### Objective:
Please copy all the lines that follow, word for word.

### Data:
■ ■ ■

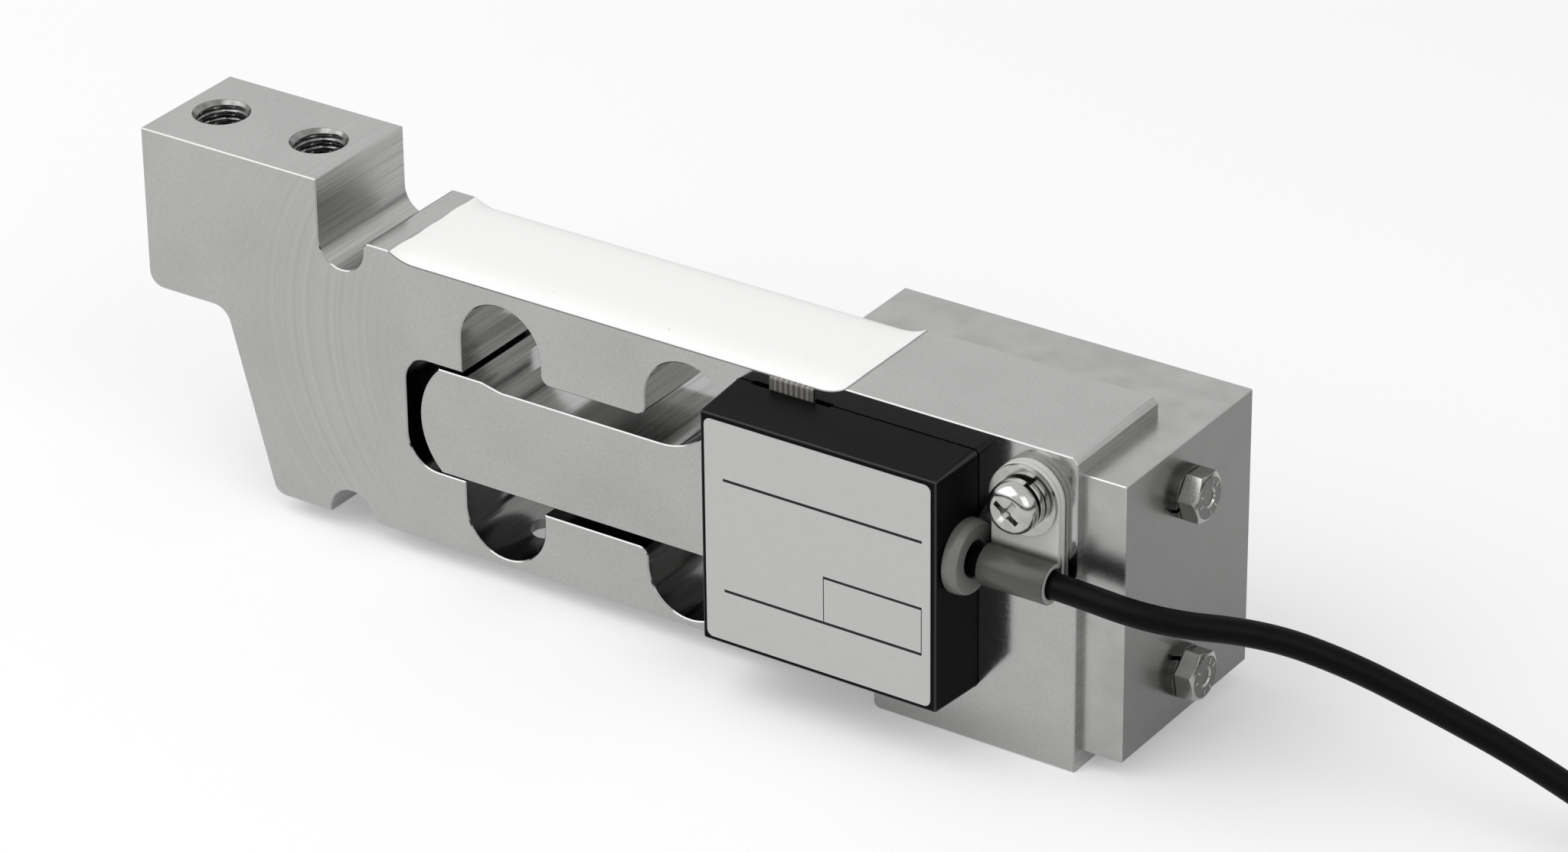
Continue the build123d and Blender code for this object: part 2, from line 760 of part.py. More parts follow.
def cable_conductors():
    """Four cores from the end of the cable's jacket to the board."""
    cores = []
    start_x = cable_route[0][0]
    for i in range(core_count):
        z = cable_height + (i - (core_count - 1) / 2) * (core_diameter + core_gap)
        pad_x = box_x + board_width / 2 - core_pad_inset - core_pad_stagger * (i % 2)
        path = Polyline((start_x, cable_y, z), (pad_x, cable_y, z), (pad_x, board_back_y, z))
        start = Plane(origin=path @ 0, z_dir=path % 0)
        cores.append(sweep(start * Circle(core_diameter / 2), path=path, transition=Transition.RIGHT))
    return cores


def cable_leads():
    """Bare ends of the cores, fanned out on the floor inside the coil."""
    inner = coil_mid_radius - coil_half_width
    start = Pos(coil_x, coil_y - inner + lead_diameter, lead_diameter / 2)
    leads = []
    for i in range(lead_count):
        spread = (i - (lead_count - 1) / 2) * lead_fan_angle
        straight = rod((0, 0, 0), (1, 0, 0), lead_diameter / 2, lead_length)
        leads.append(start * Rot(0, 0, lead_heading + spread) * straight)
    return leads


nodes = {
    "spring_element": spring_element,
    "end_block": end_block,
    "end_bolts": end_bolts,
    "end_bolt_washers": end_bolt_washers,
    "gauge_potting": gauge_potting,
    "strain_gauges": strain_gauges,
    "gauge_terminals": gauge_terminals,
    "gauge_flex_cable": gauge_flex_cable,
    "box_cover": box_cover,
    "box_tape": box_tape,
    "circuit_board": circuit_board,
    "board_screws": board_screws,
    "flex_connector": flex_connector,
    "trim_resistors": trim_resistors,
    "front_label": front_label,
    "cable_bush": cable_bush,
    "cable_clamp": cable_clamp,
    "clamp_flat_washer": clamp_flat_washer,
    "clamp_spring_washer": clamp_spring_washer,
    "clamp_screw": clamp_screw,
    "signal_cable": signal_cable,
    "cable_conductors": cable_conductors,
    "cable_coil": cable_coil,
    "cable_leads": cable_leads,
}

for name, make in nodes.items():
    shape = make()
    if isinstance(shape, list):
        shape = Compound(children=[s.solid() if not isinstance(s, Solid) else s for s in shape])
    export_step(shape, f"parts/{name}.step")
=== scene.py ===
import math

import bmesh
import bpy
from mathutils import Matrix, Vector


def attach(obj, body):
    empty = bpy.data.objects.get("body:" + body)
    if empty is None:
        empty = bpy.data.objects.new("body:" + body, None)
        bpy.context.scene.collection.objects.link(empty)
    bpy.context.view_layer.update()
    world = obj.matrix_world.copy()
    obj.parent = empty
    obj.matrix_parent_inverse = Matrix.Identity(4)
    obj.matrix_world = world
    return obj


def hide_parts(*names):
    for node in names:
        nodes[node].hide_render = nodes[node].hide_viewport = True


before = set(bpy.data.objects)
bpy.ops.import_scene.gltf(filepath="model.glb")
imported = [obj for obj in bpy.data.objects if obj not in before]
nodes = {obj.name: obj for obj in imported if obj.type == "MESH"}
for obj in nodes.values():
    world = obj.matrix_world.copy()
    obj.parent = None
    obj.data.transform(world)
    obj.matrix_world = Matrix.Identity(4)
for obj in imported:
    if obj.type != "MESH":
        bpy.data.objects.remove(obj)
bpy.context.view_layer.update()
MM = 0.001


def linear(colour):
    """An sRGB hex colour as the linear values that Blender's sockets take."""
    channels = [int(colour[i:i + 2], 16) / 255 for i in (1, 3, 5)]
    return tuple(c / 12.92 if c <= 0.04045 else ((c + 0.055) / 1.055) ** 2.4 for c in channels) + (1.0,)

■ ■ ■

### Final result:
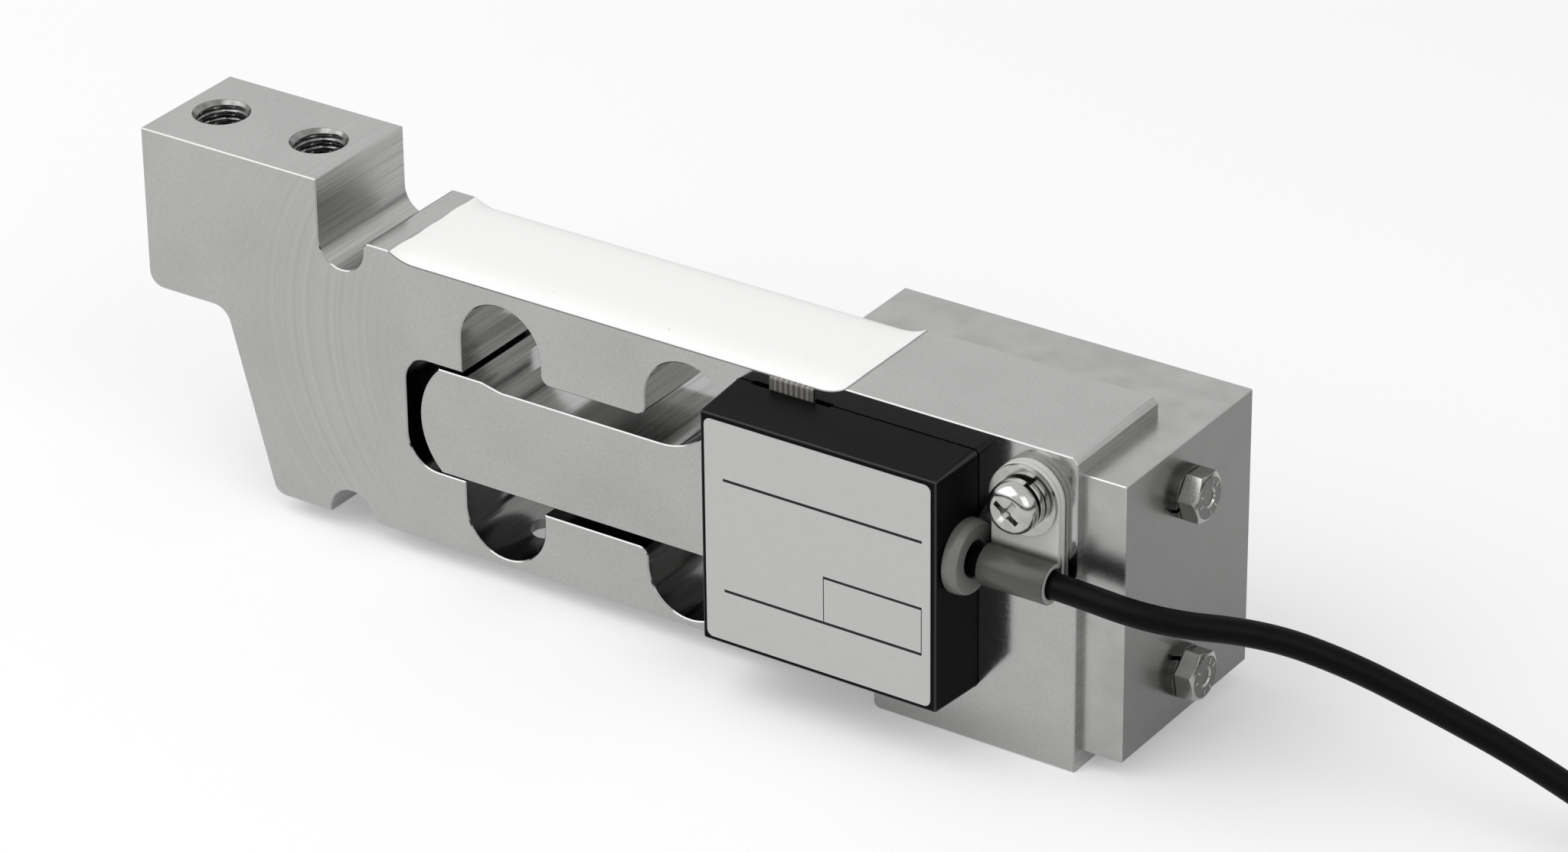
Continue the build123d and Blender code for this object: part 2, from line 760 of part.py. More parts follow.
def cable_conductors():
    """Four cores from the end of the cable's jacket to the board."""
    cores = []
    start_x = cable_route[0][0]
    for i in range(core_count):
        z = cable_height + (i - (core_count - 1) / 2) * (core_diameter + core_gap)
        pad_x = box_x + board_width / 2 - core_pad_inset - core_pad_stagger * (i % 2)
        path = Polyline((start_x, cable_y, z), (pad_x, cable_y, z), (pad_x, board_back_y, z))
        start = Plane(origin=path @ 0, z_dir=path % 0)
        cores.append(sweep(start * Circle(core_diameter / 2), path=path, transition=Transition.RIGHT))
    return cores


def cable_leads():
    """Bare ends of the cores, fanned out on the floor inside the coil."""
    inner = coil_mid_radius - coil_half_width
    start = Pos(coil_x, coil_y - inner + lead_diameter, lead_diameter / 2)
    leads = []
    for i in range(lead_count):
        spread = (i - (lead_count - 1) / 2) * lead_fan_angle
        straight = rod((0, 0, 0), (1, 0, 0), lead_diameter / 2, lead_length)
        leads.append(start * Rot(0, 0, lead_heading + spread) * straight)
    return leads


nodes = {
    "spring_element": spring_element,
    "end_block": end_block,
    "end_bolts": end_bolts,
    "end_bolt_washers": end_bolt_washers,
    "gauge_potting": gauge_potting,
    "strain_gauges": strain_gauges,
    "gauge_terminals": gauge_terminals,
    "gauge_flex_cable": gauge_flex_cable,
    "box_cover": box_cover,
    "box_tape": box_tape,
    "circuit_board": circuit_board,
    "board_screws": board_screws,
    "flex_connector": flex_connector,
    "trim_resistors": trim_resistors,
    "front_label": front_label,
    "cable_bush": cable_bush,
    "cable_clamp": cable_clamp,
    "clamp_flat_washer": clamp_flat_washer,
    "clamp_spring_washer": clamp_spring_washer,
    "clamp_screw": clamp_screw,
    "signal_cable": signal_cable,
    "cable_conductors": cable_conductors,
    "cable_coil": cable_coil,
    "cable_leads": cable_leads,
}

for name, make in nodes.items():
    shape = make()
    if isinstance(shape, list):
        shape = Compound(children=[s.solid() if not isinstance(s, Solid) else s for s in shape])
    export_step(shape, f"parts/{name}.step")
=== scene.py ===
import math

import bmesh
import bpy
from mathutils import Matrix, Vector


def attach(obj, body):
    empty = bpy.data.objects.get("body:" + body)
    if empty is None:
        empty = bpy.data.objects.new("body:" + body, None)
        bpy.context.scene.collection.objects.link(empty)
    bpy.context.view_layer.update()
    world = obj.matrix_world.copy()
    obj.parent = empty
    obj.matrix_parent_inverse = Matrix.Identity(4)
    obj.matrix_world = world
    return obj


def hide_parts(*names):
    for node in names:
        nodes[node].hide_render = nodes[node].hide_viewport = True


before = set(bpy.data.objects)
bpy.ops.import_scene.gltf(filepath="model.glb")
imported = [obj for obj in bpy.data.objects if obj not in before]
nodes = {obj.name: obj for obj in imported if obj.type == "MESH"}
for obj in nodes.values():
    world = obj.matrix_world.copy()
    obj.parent = None
    obj.data.transform(world)
    obj.matrix_world = Matrix.Identity(4)
for obj in imported:
    if obj.type != "MESH":
        bpy.data.objects.remove(obj)
bpy.context.view_layer.update()
MM = 0.001


def linear(colour):
    """An sRGB hex colour as the linear values that Blender's sockets take."""
    channels = [int(colour[i:i + 2], 16) / 255 for i in (1, 3, 5)]
    return tuple(c / 12.92 if c <= 0.04045 else ((c + 0.055) / 1.055) ** 2.4 for c in channels) + (1.0,)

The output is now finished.